The Fed will pay for this:
the Federal Reserve on Sunday announced it will make available additional funding to eligible depository institutions to help assure banks have the ability to meet the needs of all depositors.
Sometime in the future, FDIC charges the banks for the losses and gives it back to the Fed?:
“Any losses to the Deposit Insurance Fund to support uninsured depositors will be recovered by a special assessment on banks, as required by law.”
Order of events (I think based on the statements linked) for failed banks:
- Fed gives money to FDIC as they need it
- THE FDIC makes deposits available (like they have done today for SVB)
- FDIC sells the assets of the shutdown bank (will take time)
- The FDIC's loss is the difference between cost of bailout to the depositors and the proceeds of the sales from step 3
- The FDIC charges other banks a “special assessment on banks, as required by law" to cover any differences in step 4
- The FDIC pays back the Fed?
For other banks, Bank Term Funding Program (BTFP) AKA the Fed making sure collateral never loses value:
The Fed is making available additional funding to eligible depository institutions to help assure banks have the ability to meet the needs of all their depositors.

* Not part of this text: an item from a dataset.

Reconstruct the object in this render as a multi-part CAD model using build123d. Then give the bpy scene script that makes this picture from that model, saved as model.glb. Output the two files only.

The Federal Reserve is prepared to address any liquidity pressures that may arise.
- Offering loans of up to one year in length to banks, savings associations, credit unions, and other eligible depository institutions pledging U.S. Treasuries, agency debt and mortgage-backed securities, and other qualifying assets as collateral.
- These assets will be valued at par.
The BTFP will be an additional source of liquidity against high-quality securities, eliminating an institution's need to quickly sell those securities in times of stress.
With approval of the Treasury Secretary, the Department of the Treasury will make available up to $25 billion from the Exchange Stabilization Fund as a backstop for the BTFP. The Federal Reserve does not anticipate that it will be necessary to draw on these backstop funds.
Banks no longer have to book a loss and sell assets they are underwater on to cover deposit outflows but instead can borrow from the Fed against their underwater assets at par value (NOT CURRENT MARKET).
TLDRS:New York Fed President John Williams doesn't believe the Fed's rate hikes led to issues with SVB and Signature bank.I believe Williams is wrong and have worked to show the counterpoint (the Fed is responsible) by reviewing the Fed's guidance and actions taken since SVB failed.
The same people forecasting the Federal funds rates are SETTING the rates and they rug pulled everyone with their actions vs guidance and had to rapidly raise interest rates (and set the process off of breaking everything) because of inflation. I believe inflation is the match that has been lit that will light the fuse of our rocket.